STATED EXERCISE: Type out the material below exactly.

----- DATA PROVIDED -----

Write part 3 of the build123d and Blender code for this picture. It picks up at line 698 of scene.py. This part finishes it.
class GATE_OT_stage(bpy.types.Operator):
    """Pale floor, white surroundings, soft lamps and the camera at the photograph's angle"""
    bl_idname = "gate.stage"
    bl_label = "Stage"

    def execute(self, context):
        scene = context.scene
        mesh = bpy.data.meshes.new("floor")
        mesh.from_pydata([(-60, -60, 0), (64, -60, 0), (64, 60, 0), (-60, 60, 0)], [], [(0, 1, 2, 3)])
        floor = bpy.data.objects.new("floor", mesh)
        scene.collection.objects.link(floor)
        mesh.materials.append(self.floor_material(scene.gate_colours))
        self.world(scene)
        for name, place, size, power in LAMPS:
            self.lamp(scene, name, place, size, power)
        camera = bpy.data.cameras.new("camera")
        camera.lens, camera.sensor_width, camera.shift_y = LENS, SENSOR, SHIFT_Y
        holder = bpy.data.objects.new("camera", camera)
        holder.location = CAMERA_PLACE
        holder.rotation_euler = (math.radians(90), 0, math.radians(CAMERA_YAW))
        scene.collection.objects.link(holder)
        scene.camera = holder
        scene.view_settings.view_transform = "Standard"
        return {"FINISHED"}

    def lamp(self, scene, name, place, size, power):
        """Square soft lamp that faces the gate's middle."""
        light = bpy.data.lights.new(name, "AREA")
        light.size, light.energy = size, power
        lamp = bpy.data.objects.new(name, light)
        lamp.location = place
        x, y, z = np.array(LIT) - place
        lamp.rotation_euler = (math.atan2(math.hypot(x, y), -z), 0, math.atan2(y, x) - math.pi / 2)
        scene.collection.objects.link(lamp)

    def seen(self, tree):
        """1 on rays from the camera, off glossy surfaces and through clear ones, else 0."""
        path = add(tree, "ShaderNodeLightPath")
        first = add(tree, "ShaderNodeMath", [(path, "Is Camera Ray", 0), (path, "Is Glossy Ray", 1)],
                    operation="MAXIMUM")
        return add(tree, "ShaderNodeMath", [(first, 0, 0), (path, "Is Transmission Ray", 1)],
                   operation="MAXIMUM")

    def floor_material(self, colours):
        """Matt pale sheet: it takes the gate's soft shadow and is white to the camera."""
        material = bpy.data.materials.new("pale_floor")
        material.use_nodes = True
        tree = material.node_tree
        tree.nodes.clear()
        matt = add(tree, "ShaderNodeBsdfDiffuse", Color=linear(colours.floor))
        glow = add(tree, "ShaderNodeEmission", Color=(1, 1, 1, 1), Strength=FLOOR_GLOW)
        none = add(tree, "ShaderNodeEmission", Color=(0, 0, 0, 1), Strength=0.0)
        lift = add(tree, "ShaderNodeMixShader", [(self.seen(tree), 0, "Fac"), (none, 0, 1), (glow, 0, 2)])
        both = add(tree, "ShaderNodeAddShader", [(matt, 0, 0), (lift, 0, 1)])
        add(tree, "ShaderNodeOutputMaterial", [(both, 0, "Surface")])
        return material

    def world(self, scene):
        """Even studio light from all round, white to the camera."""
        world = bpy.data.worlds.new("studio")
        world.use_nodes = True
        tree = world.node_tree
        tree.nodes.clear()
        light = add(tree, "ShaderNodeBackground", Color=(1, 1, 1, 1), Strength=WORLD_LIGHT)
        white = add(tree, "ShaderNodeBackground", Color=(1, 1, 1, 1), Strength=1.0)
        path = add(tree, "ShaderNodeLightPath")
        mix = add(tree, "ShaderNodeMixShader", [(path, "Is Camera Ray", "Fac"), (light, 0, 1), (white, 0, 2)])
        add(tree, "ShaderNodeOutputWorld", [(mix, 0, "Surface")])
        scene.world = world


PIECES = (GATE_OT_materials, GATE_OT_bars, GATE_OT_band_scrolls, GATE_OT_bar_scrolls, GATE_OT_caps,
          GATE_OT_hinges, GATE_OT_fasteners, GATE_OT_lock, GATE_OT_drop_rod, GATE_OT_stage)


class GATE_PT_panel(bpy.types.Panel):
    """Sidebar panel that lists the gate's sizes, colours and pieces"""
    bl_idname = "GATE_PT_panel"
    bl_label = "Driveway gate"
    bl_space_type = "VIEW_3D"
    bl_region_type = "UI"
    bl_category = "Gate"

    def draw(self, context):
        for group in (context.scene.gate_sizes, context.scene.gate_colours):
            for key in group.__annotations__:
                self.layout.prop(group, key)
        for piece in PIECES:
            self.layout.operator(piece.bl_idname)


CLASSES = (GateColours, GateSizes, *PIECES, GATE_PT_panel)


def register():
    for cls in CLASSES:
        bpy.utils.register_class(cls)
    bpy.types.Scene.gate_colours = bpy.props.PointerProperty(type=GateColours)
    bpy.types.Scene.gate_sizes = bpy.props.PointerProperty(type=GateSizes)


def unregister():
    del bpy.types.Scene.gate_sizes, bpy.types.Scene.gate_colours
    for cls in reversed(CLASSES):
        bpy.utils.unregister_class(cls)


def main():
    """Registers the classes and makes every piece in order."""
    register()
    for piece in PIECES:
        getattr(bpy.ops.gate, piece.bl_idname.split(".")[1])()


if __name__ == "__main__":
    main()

-----

EXERCISE RESULT:
Write part 3 of the build123d and Blender code for this picture. It picks up at line 698 of scene.py. This part finishes it.
class GATE_OT_stage(bpy.types.Operator):
    """Pale floor, white surroundings, soft lamps and the camera at the photograph's angle"""
    bl_idname = "gate.stage"
    bl_label = "Stage"

    def execute(self, context):
        scene = context.scene
        mesh = bpy.data.meshes.new("floor")
        mesh.from_pydata([(-60, -60, 0), (64, -60, 0), (64, 60, 0), (-60, 60, 0)], [], [(0, 1, 2, 3)])
        floor = bpy.data.objects.new("floor", mesh)
        scene.collection.objects.link(floor)
        mesh.materials.append(self.floor_material(scene.gate_colours))
        self.world(scene)
        for name, place, size, power in LAMPS:
            self.lamp(scene, name, place, size, power)
        camera = bpy.data.cameras.new("camera")
        camera.lens, camera.sensor_width, camera.shift_y = LENS, SENSOR, SHIFT_Y
        holder = bpy.data.objects.new("camera", camera)
        holder.location = CAMERA_PLACE
        holder.rotation_euler = (math.radians(90), 0, math.radians(CAMERA_YAW))
        scene.collection.objects.link(holder)
        scene.camera = holder
        scene.view_settings.view_transform = "Standard"
        return {"FINISHED"}

    def lamp(self, scene, name, place, size, power):
        """Square soft lamp that faces the gate's middle."""
        light = bpy.data.lights.new(name, "AREA")
        light.size, light.energy = size, power
        lamp = bpy.data.objects.new(name, light)
        lamp.location = place
        x, y, z = np.array(LIT) - place
        lamp.rotation_euler = (math.atan2(math.hypot(x, y), -z), 0, math.atan2(y, x) - math.pi / 2)
        scene.collection.objects.link(lamp)

    def seen(self, tree):
        """1 on rays from the camera, off glossy surfaces and through clear ones, else 0."""
        path = add(tree, "ShaderNodeLightPath")
        first = add(tree, "ShaderNodeMath", [(path, "Is Camera Ray", 0), (path, "Is Glossy Ray", 1)],
                    operation="MAXIMUM")
        return add(tree, "ShaderNodeMath", [(first, 0, 0), (path, "Is Transmission Ray", 1)],
                   operation="MAXIMUM")

    def floor_material(self, colours):
        """Matt pale sheet: it takes the gate's soft shadow and is white to the camera."""
        material = bpy.data.materials.new("pale_floor")
        material.use_nodes = True
        tree = material.node_tree
        tree.nodes.clear()
        matt = add(tree, "ShaderNodeBsdfDiffuse", Color=linear(colours.floor))
        glow = add(tree, "ShaderNodeEmission", Color=(1, 1, 1, 1), Strength=FLOOR_GLOW)
        none = add(tree, "ShaderNodeEmission", Color=(0, 0, 0, 1), Strength=0.0)
        lift = add(tree, "ShaderNodeMixShader", [(self.seen(tree), 0, "Fac"), (none, 0, 1), (glow, 0, 2)])
        both = add(tree, "ShaderNodeAddShader", [(matt, 0, 0), (lift, 0, 1)])
        add(tree, "ShaderNodeOutputMaterial", [(both, 0, "Surface")])
        return material

    def world(self, scene):
        """Even studio light from all round, white to the camera."""
        world = bpy.data.worlds.new("studio")
        world.use_nodes = True
        tree = world.node_tree
        tree.nodes.clear()
        light = add(tree, "ShaderNodeBackground", Color=(1, 1, 1, 1), Strength=WORLD_LIGHT)
        white = add(tree, "ShaderNodeBackground", Color=(1, 1, 1, 1), Strength=1.0)
        path = add(tree, "ShaderNodeLightPath")
        mix = add(tree, "ShaderNodeMixShader", [(path, "Is Camera Ray", "Fac"), (light, 0, 1), (white, 0, 2)])
        add(tree, "ShaderNodeOutputWorld", [(mix, 0, "Surface")])
        scene.world = world


PIECES = (GATE_OT_materials, GATE_OT_bars, GATE_OT_band_scrolls, GATE_OT_bar_scrolls, GATE_OT_caps,
          GATE_OT_hinges, GATE_OT_fasteners, GATE_OT_lock, GATE_OT_drop_rod, GATE_OT_stage)


class GATE_PT_panel(bpy.types.Panel):
    """Sidebar panel that lists the gate's sizes, colours and pieces"""
    bl_idname = "GATE_PT_panel"
    bl_label = "Driveway gate"
    bl_space_type = "VIEW_3D"
    bl_region_type = "UI"
    bl_category = "Gate"

    def draw(self, context):
        for group in (context.scene.gate_sizes, context.scene.gate_colours):
            for key in group.__annotations__:
                self.layout.prop(group, key)
        for piece in PIECES:
            self.layout.operator(piece.bl_idname)


CLASSES = (GateColours, GateSizes, *PIECES, GATE_PT_panel)


def register():
    for cls in CLASSES:
        bpy.utils.register_class(cls)
    bpy.types.Scene.gate_colours = bpy.props.PointerProperty(type=GateColours)
    bpy.types.Scene.gate_sizes = bpy.props.PointerProperty(type=GateSizes)


def unregister():
    del bpy.types.Scene.gate_sizes, bpy.types.Scene.gate_colours
    for cls in reversed(CLASSES):
        bpy.utils.unregister_class(cls)


def main():
    """Registers the classes and makes every piece in order."""
    register()
    for piece in PIECES:
        getattr(bpy.ops.gate, piece.bl_idname.split(".")[1])()


if __name__ == "__main__":
    main()